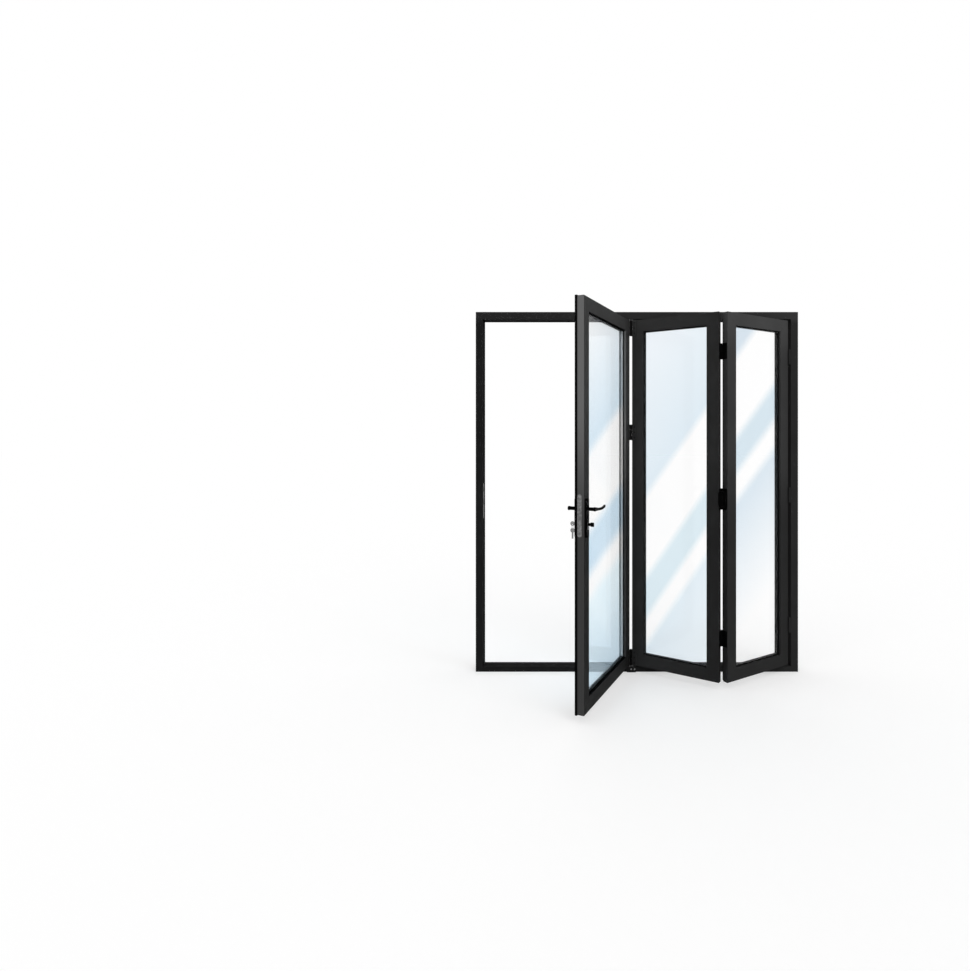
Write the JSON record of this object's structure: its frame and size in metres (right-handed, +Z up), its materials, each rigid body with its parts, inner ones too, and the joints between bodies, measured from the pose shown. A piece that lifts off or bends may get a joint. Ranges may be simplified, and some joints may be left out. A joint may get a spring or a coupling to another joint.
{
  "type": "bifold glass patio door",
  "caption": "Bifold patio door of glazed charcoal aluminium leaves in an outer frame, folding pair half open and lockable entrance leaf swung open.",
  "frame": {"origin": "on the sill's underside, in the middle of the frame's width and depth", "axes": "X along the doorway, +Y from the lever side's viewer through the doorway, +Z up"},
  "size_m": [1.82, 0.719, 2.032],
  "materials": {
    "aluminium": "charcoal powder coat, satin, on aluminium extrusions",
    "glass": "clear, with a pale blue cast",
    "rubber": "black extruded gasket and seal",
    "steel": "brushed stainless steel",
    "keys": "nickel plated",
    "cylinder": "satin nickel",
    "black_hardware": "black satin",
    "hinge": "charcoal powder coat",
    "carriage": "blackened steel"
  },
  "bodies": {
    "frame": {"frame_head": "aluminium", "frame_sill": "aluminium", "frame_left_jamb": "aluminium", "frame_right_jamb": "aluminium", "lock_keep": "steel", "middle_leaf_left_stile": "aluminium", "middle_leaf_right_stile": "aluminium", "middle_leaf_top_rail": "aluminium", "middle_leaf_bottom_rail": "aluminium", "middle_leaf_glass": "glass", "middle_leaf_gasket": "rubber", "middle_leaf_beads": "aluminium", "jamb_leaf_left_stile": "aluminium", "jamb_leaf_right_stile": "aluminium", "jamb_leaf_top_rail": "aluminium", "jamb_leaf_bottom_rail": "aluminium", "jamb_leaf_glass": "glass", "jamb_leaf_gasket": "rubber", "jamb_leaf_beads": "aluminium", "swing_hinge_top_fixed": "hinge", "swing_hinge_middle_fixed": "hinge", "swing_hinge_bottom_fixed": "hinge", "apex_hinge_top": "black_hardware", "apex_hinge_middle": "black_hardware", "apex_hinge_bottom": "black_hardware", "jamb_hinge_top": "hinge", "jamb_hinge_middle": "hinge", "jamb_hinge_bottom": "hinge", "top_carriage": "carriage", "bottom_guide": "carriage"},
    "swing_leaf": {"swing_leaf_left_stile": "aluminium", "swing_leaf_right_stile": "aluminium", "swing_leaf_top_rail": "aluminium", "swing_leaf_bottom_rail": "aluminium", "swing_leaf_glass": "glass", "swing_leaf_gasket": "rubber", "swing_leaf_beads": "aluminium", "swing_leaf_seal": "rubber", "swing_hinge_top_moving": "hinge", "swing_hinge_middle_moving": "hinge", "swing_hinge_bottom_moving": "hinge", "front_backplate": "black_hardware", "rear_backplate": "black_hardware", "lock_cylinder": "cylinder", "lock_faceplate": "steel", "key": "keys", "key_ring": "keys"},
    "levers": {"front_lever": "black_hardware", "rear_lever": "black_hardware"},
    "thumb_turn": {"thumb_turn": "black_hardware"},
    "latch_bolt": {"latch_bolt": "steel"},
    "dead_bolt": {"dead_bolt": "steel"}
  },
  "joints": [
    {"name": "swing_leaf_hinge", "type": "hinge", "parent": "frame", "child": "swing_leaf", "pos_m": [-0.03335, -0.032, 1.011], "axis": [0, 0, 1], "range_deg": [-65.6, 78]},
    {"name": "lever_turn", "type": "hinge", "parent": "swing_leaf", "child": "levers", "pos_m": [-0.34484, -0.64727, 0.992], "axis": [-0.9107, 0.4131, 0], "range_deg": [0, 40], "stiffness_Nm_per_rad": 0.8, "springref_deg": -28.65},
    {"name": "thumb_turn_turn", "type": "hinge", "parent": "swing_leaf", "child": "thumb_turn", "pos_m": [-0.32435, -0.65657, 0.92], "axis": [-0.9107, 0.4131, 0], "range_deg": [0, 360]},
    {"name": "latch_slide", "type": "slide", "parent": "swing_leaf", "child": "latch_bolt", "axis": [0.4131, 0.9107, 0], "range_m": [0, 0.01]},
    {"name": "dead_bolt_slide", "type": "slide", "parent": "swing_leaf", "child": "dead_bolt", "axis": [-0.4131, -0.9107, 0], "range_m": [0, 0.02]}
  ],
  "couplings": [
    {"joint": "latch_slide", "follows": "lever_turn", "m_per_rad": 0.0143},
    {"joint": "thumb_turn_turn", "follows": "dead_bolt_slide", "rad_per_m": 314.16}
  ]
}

▸ Exercise
All of the data needs to be printed once more, exactly.

▸ Solution to this task
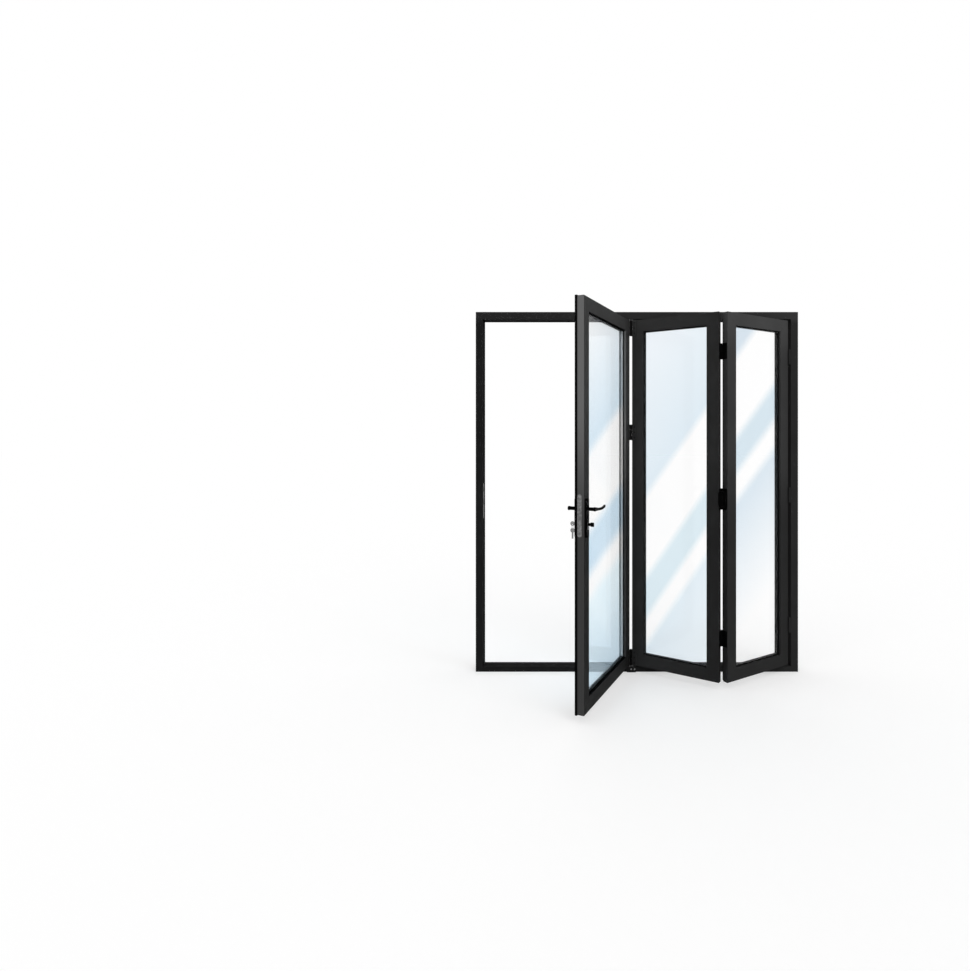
Write the JSON record of this object's structure: its frame and size in metres (right-handed, +Z up), its materials, each rigid body with its parts, inner ones too, and the joints between bodies, measured from the pose shown. A piece that lifts off or bends may get a joint. Ranges may be simplified, and some joints may be left out. A joint may get a spring or a coupling to another joint.
{
  "type": "bifold glass patio door",
  "caption": "Bifold patio door of glazed charcoal aluminium leaves in an outer frame, folding pair half open and lockable entrance leaf swung open.",
  "frame": {"origin": "on the sill's underside, in the middle of the frame's width and depth", "axes": "X along the doorway, +Y from the lever side's viewer through the doorway, +Z up"},
  "size_m": [1.82, 0.719, 2.032],
  "materials": {
    "aluminium": "charcoal powder coat, satin, on aluminium extrusions",
    "glass": "clear, with a pale blue cast",
    "rubber": "black extruded gasket and seal",
    "steel": "brushed stainless steel",
    "keys": "nickel plated",
    "cylinder": "satin nickel",
    "black_hardware": "black satin",
    "hinge": "charcoal powder coat",
    "carriage": "blackened steel"
  },
  "bodies": {
    "frame": {"frame_head": "aluminium", "frame_sill": "aluminium", "frame_left_jamb": "aluminium", "frame_right_jamb": "aluminium", "lock_keep": "steel", "middle_leaf_left_stile": "aluminium", "middle_leaf_right_stile": "aluminium", "middle_leaf_top_rail": "aluminium", "middle_leaf_bottom_rail": "aluminium", "middle_leaf_glass": "glass", "middle_leaf_gasket": "rubber", "middle_leaf_beads": "aluminium", "jamb_leaf_left_stile": "aluminium", "jamb_leaf_right_stile": "aluminium", "jamb_leaf_top_rail": "aluminium", "jamb_leaf_bottom_rail": "aluminium", "jamb_leaf_glass": "glass", "jamb_leaf_gasket": "rubber", "jamb_leaf_beads": "aluminium", "swing_hinge_top_fixed": "hinge", "swing_hinge_middle_fixed": "hinge", "swing_hinge_bottom_fixed": "hinge", "apex_hinge_top": "black_hardware", "apex_hinge_middle": "black_hardware", "apex_hinge_bottom": "black_hardware", "jamb_hinge_top": "hinge", "jamb_hinge_middle": "hinge", "jamb_hinge_bottom": "hinge", "top_carriage": "carriage", "bottom_guide": "carriage"},
    "swing_leaf": {"swing_leaf_left_stile": "aluminium", "swing_leaf_right_stile": "aluminium", "swing_leaf_top_rail": "aluminium", "swing_leaf_bottom_rail": "aluminium", "swing_leaf_glass": "glass", "swing_leaf_gasket": "rubber", "swing_leaf_beads": "aluminium", "swing_leaf_seal": "rubber", "swing_hinge_top_moving": "hinge", "swing_hinge_middle_moving": "hinge", "swing_hinge_bottom_moving": "hinge", "front_backplate": "black_hardware", "rear_backplate": "black_hardware", "lock_cylinder": "cylinder", "lock_faceplate": "steel", "key": "keys", "key_ring": "keys"},
    "levers": {"front_lever": "black_hardware", "rear_lever": "black_hardware"},
    "thumb_turn": {"thumb_turn": "black_hardware"},
    "latch_bolt": {"latch_bolt": "steel"},
    "dead_bolt": {"dead_bolt": "steel"}
  },
  "joints": [
    {"name": "swing_leaf_hinge", "type": "hinge", "parent": "frame", "child": "swing_leaf", "pos_m": [-0.03335, -0.032, 1.011], "axis": [0, 0, 1], "range_deg": [-65.6, 78]},
    {"name": "lever_turn", "type": "hinge", "parent": "swing_leaf", "child": "levers", "pos_m": [-0.34484, -0.64727, 0.992], "axis": [-0.9107, 0.4131, 0], "range_deg": [0, 40], "stiffness_Nm_per_rad": 0.8, "springref_deg": -28.65},
    {"name": "thumb_turn_turn", "type": "hinge", "parent": "swing_leaf", "child": "thumb_turn", "pos_m": [-0.32435, -0.65657, 0.92], "axis": [-0.9107, 0.4131, 0], "range_deg": [0, 360]},
    {"name": "latch_slide", "type": "slide", "parent": "swing_leaf", "child": "latch_bolt", "axis": [0.4131, 0.9107, 0], "range_m": [0, 0.01]},
    {"name": "dead_bolt_slide", "type": "slide", "parent": "swing_leaf", "child": "dead_bolt", "axis": [-0.4131, -0.9107, 0], "range_m": [0, 0.02]}
  ],
  "couplings": [
    {"joint": "latch_slide", "follows": "lever_turn", "m_per_rad": 0.0143},
    {"joint": "thumb_turn_turn", "follows": "dead_bolt_slide", "rad_per_m": 314.16}
  ]
}